Dans une tribune publiée sur Mediapart, le président du Conseil représentatif des associations noires, le marseillais Nassurdine Haidiri enfonce le clou : « Dans la deuxième ville de France, connue pour abriter l’une des plus importantes communautés africaines subsahariennes, aucun homme ni aucune femme noir(e) n’aura été choisi(e) sollicité(e) ou convié(e) à participer à cette élection à gauche. Zéro candidat… » Et sur les sept circonscriptions marseillaises, la Nupes n’a investi qu’une seule femme. Même avec une coalition « historique », les vieilles pratiques ont la vie dure.

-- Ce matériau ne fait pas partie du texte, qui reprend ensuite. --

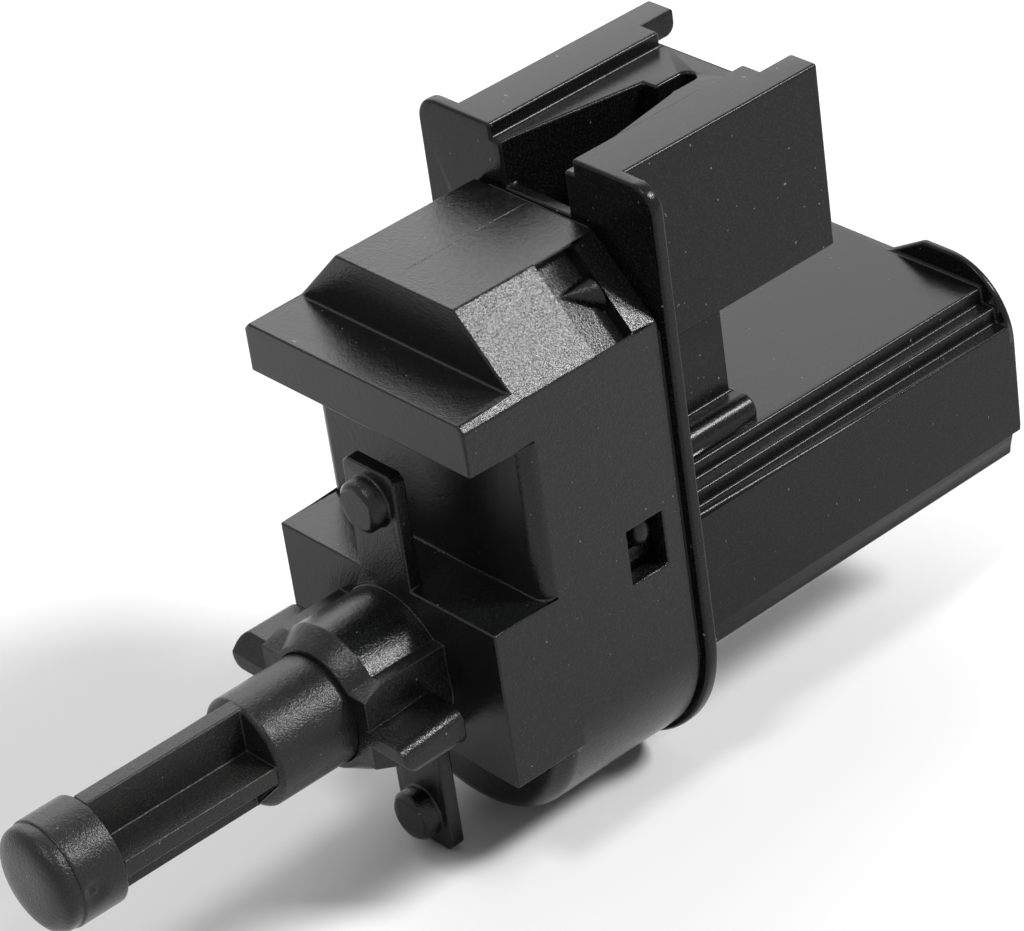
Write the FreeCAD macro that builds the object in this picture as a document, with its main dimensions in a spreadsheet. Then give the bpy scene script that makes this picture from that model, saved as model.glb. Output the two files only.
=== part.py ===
"""Clutch pedal switch: a sprung plunger in a two-part moulded housing with a bayonet collar.

Frame: origin on the plunger axis in the seat plane, +Y to the connector, +Z up, +X to the right.
The plunger points to -Y. Every length is in millimetres.
"""
import FreeCAD, Part
import math
import os
import Sketcher

DRIVING_SIZES = [
    ("body_half_width", 10.9, "front housing, half of its width"),
    ("body_front", 4.5, "front wall of the housing, behind the seat plane"),
    ("body_rear", 16.8, "joint face of the front housing"),
    ("top_level", 26.9, "flat top of the front housing"),
    ("top_half_width", 5.8, "half width of the flat top, between the side chamfers"),
    ("bottom_axis", -3.6, "height of the axis of the round bottom"),
    ("wall", 1.5, "moulded wall"),
    ("block_top", 6.45, "shelf on the lower front block"),
    ("block_bottom", -5.8, "underside of the lower front block"),
    ("ledge_rise", 0.5, "top of the upper ledge above the foot of the side chamfers"),
    ("ledge_thickness", 3.8, "upper ledge"),
    ("bottom_round", 1.2, "rounding of the lower front edge"),
    ("collar_radius", 5.45, "bayonet collar, outside"),
    ("collar_length", 7.0, "bayonet collar, ahead of the seat plane"),
    ("cone_length", 1.6, "conical nose of the collar, along the axis"),
    ("cone_depth", 0.95, "conical nose of the collar, drop in radius"),
    ("key_half_width", 5.3, "flat-topped key across the collar, half width"),
    ("key_half_height", 3.4, "flat-topped key across the collar, half height"),
    ("key_slope_length", 1.7, "sloped front of the key, along the axis"),
    ("key_slope_drop", 0.75, "sloped front of the key, down"),
    ("wing_reach", 8.8, "bayonet wing tip, from the axis"),
    ("wing_rear", 1.8, "rear of a wing, ahead of the seat plane"),
    ("wing_front", 7.1, "front of a wing, ahead of the seat plane"),
    ("wing_back_height", 0.8, "locking side of a wing at its rear"),
    ("wing_front_height", 0.4, "locking side of a wing at its front"),
    ("wing_nose", 0.75, "plain side of a wing at its nose"),
    ("wing_depth", 2.0, "plain side of a wing"),
    ("wing_slope_length", 1.2, "lead-in of a wing, along the axis"),
    ("wing_round", 0.9, "rounding of a wing tip"),
    ("arm_half_width", 2.55, "spring arm, half width"),
    ("arm_thickness", 1.1, "spring arm"),
    ("arm_reach", 15.2, "spring arm tip, from the axis"),
    ("arm_corner", 0.5, "bevel at the corners of an arm's tip"),
    ("pin_radius", 1.85, "detent pin"),
    ("pin_length", 1.35, "detent pin, ahead of the seat plane"),
    ("pin_height", 12.6, "detent pin, from the axis"),
    ("pin_edge", 0.3, "bevel on the end of a detent pin"),
    ("rod_radius", 4.0, "plunger guide"),
    ("running_gap", 0.05, "plunger guide in its bore, radial"),
    ("seal_seat_radius", 5.2, "seat of the plunger seal, in the front wall"),
    ("seal_seat_front", 3.0, "front of the seal seat"),
    ("seal_thickness", 1.5, "plunger seal, along the axis"),
    ("guide_front", 13.5, "front of the plunger guide, ahead of the seat plane"),
    ("rib_half_thickness", 0.7, "upright rib of the plunger"),
    ("rib_half_height", 3.9, "upright rib of the plunger"),
    ("web_half_thickness", 0.65, "level web of the plunger"),
    ("web_half_width", 3.65, "level web of the plunger"),
    ("rod_end", 26.0, "front of the cross-ribbed rod, ahead of the seat plane"),
    ("disc_thickness", 0.5, "disc on the rod's end, behind the cap"),
    ("disc_radius", 3.8, "disc on the rod's end"),
    ("cap_radius", 3.9, "tip cap, outside"),
    ("cap_shoulder", 29.2, "where the side of the cap starts to round"),
    ("cap_shoulder_round", 0.35, "rounding of the cap's shoulder"),
    ("cap_groove", 0.12, "groove between the cap's shoulder and its pad"),
    ("pad_radius", 3.65, "pad on the front of the cap"),
    ("pad_side", 0.4, "straight side of the pad"),
    ("pad_round", 0.55, "rounding of the pad's edge"),
    ("cap_tip", 31.05, "apex of the cap's pad, ahead of the seat plane"),
    ("cap_mark_place", 28.6, "moulded mark in the cap's side, ahead of the seat plane"),
    ("cap_mark_size", 0.8, "moulded mark in the cap's side"),
    ("cap_mark_depth", 0.35, "moulded mark in the cap's side"),
    ("cap_peg_radius", 1.6, "peg that carries the tip cap"),
    ("cap_peg_length", 2.6, "peg that carries the tip cap"),
    ("stroke", 9.0, "travel of the plunger"),
    ("window_front", 11.95, "front of the snap windows"),
    ("window_rear", 15.15, "rear of the snap windows"),
    ("window_low", 3.85, "bottom of the side windows"),
    ("window_high", 8.05, "top of the side windows"),
    ("pocket_front", 11.4, "front of the pockets in the top chamfers"),
    ("pocket_rear", 14.75, "rear of the pockets in the top chamfers"),
    ("pocket_depth", 1.6, "depth of the pockets, square to the chamfer"),
    ("pocket_margin", 0.15, "chamfer left beside a pocket"),
    ("cone_radius", 1.0, "snap cone in a chamfer pocket"),
    ("cone_bury", 1.45, "snap cone axis below the chamfer"),
    ("cone_shank", 13.9, "where the snap cone starts to taper"),
    ("cone_apex", 11.9, "apex of the snap cone"),
    ("snap_gap", 0.1, "clearance round a snap cone or a tongue"),
    ("slot_angle", 50.0, "lower snap slots, degrees below the horizontal"),
    ("slot_half_length", 1.3, "lower snap slots, half length round the bottom"),
    ("joint_gap", 0.3, "gap between the housings, filled by the gasket"),
    ("flange_thickness", 1.0, "flange of the rear housing"),
    ("flange_overhang", 0.5, "flange past the side of the front housing"),
    ("cradle_top", 31.35, "top of the clip cradle"),
    ("cradle_bottom", 17.6, "underside of the clip cradle"),
    ("cradle_rear", 35.5, "rear of the cradle's side plates"),
    ("lug_corner", 1.8, "rounded top corners of the lugs"),
    ("left_plate_rear", 33.0, "rear of the left side plate below its top tongue"),
    ("left_tongue_low", 29.5, "underside of the left plate's top tongue"),
    ("left_tongue_round", 0.9, "rounded end of the left plate's top tongue"),
    ("plate_inset", 2.85, "outer face of a side plate inside the housing's side"),
    ("plate_inner", 5.6, "inner face of a side plate behind the arms"),
    ("rail_inner", 4.0, "inner edge of a top rail"),
    ("rail_rear", 32.6, "rear end of the inner rail"),
    ("throat_step", 1.1, "cradle arms below the top rails"),
    ("throat_front_half", 3.1, "mouth of the throat, half width"),
    ("throat_rear_half", 1.28, "end of the throat, half width"),
    ("throat_end", 28.4, "where the throat meets its slot"),
    ("slot_left", -0.1, "left side of the throat slot"),
    ("slot_right", 1.2, "right side of the throat slot"),
    ("slot_rear", 31.2, "rear end of the throat slot"),
    ("arms_rear", 33.0, "rear of the cradle arms"),
    ("arm_wall", 1.2, "wall of a cradle arm beside the throat"),
    ("post_outer", 5.3, "outer face of a cradle post"),
    ("post_inner", 3.8, "inner face of a cradle post"),
    ("post_rear", 27.1, "rear of a cradle post"),
    ("foot_outer", 7.3, "outer side of a post's foot"),
    ("foot_height", 1.6, "height of a post's foot"),
    ("foot_rear", 27.6, "rear of a post's foot"),
    ("foot_round", 1.2, "rounding of a post's foot"),
    ("shroud_inset", 0.5, "connector shroud inside the housing's side"),
    ("shroud_top", 7.6, "flat top of the connector shroud"),
    ("shroud_bottom", -3.5, "seam above the bottom strip of the shroud"),
    ("shroud_step", 1.2, "each of the two steps along a top corner"),
    ("shroud_rear", 48.9, "rear end of the stepped corners"),
    ("strip_bottom", -5.1, "bottom strip of the shroud"),
    ("strip_rear", 48.4, "rear end of the bottom strip"),
    ("strip_inset", 0.12, "bottom strip inside the shroud's side"),
    ("rim_rear", 49.5, "rear of the connector mouth"),
    ("rim_rise", 1.8, "arched part of the rim above the shroud"),
    ("rim_arc", 5.6, "radius of the rim's arch"),
    ("rim_foot_left", -0.9, "where the arch starts on the top"),
    ("rim_crest_left", 2.45, "where the arch becomes level"),
    ("mouth_inset", 2.0, "inside of the shroud from the housing's side"),
    ("mouth_bottom", -3.2, "inside of the shroud, floor"),
    ("mouth_top", 6.1, "inside of the shroud, roof"),
    ("mouth_corner", 2.1, "bevel of the inside's top corners"),
    ("tongue_front", 7.4, "front of the contact tongues"),
    ("tongue_clearance", 0.25, "contact tongues inside the front housing's wall"),
    ("tongue_thickness", 1.1, "contact tongues"),
    ("tongue_top", 7.6, "top of a contact tongue"),
    ("tongue_bottom", -2.1, "bottom of a contact tongue"),
    ("nub_reach", 1.1, "snap nub of a tongue, past its outer face"),
    ("base_front", 28.0, "front of the terminal base"),
    ("base_rear", 34.0, "rear of the terminal base"),
    ("fit_gap", 0.05, "clearance of a fixed insert"),
    ("strip_thickness", 0.5, "contact strips"),
    ("strip_front", 8.0, "front of the contact strips"),
    ("upper_strip_low", 2.3, "lower edge of an upper contact strip"),
    ("upper_strip_high", 4.4, "upper edge of an upper contact strip"),
    ("lower_strip_low", -1.7, "lower edge of a lower contact strip"),
    ("lower_strip_high", 0.5, "upper edge of a lower contact strip"),
    ("blade_low", 1.0, "underside of the terminal blades"),
    ("blade_thickness", 0.8, "terminal blades"),
    ("blade_width", 2.8, "terminal blades"),
    ("blade_outer_inset", 2.9, "centre of an outer blade from the mouth's side"),
    ("blade_inner_place", 2.0, "centre of an inner blade"),
    ("blade_rear", 42.5, "tip of the terminal blades"),
    ("blade_bevel", 0.9, "bevel on a blade's tip"),
    ("carrier_front", 6.95, "front of the contact carrier at rest"),
    ("carrier_length", 6.0, "contact carrier, along the axis"),
    ("contact_room", 1.3, "contact carrier inside the wiping faces of the strips"),
    ("carrier_low", -3.0, "underside of the contact carrier"),
    ("carrier_high", 4.8, "top of the contact carrier"),
    ("spigot_radius", 1.9, "rear spigot of the plunger"),
    ("spigot_length", 2.0, "rear spigot of the plunger"),
    ("spring_radius", 1.75, "return spring, to the wire's middle"),
    ("spring_wire", 0.5, "return spring wire"),
    ("spring_turns", 9.0, "return spring, turns"),
    ("spring_seat_radius", 2.1, "spring seat in the carrier"),
    ("spring_seat_depth", 3.2, "spring seat in the carrier"),
    ("stand_radius", 2.2, "spring stand, its disc"),
    ("stand_plate", 0.8, "spring stand, thickness of its disc"),
    ("stand_pin_radius", 1.2, "spring stand, centre pin"),
    ("stand_pin_length", 4.6, "spring stand, length of its centre pin"),
    ("bridge_thickness", 0.5, "contact bridge"),
    ("bridge_margin", 0.9, "carrier beyond a bridge, along the axis"),
    ("tip_radius", 0.65, "contact tip"),
    ("tip_gap", 0.04, "contact tip to its strip"),
    ("push_radius", 0.8, "contact spring, to the wire's middle"),
    ("push_wire", 0.25, "contact spring wire"),
    ("push_turns", 4.0, "contact spring, turns"),
    ("push_seat", 4.4, "bottom of the contact spring's hole, from the axis"),
    ("push_seat_radius", 1.05, "hole of a contact spring"),
    ("bumper_thickness", 0.85, "rubber bumper on the carrier"),
    ("bumper_outer", 5.6, "rubber bumper, outside"),
    ("bumper_inner", 4.6, "rubber bumper, inside"),
    ("gasket_inset", 0.27, "gasket inside the housing's outline"),
    ("gasket_chamfer_inset", 0.9, "gasket inside the top chamfers, where the snap cones pass"),
]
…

Mais les choses pourraient bouger de l’intérieur. Dans l’ancienne circonscription marseillaise de Jean-Luc Mélenchon, transmise à son bras droit Manuel Bompard, le militant citoyen Kevin Vacher a choisi, avec le collectif Nos vies, nos voix, de ne pas partir en dissidence : « Durant la pré-campagne, on a eu beaucoup de soutiens aussi bien localement qu’au national. Ça nous a permis de créer un rapport de force. Il faut voir comment on peut impliquer plus directement les citoyens dans la production de la loi. Il faut une assemblée de circonscription, avec des vrais moyens humains et financiers. La discussion est ouverte, mais pour le moment on est un peu pris par la campagne. » Première réussite citoyenne : tous les candidats de la Nupes dans le département se sont accordés pour soutenir la proposition de loi « rue d’Aubagne » sur le logement, portée par les collectifs. Verdict dans les urnes sous sept jours.
1. Delphine Bagarry a été investie candidate de la Nupes dans le contingent écolo de la Nupes.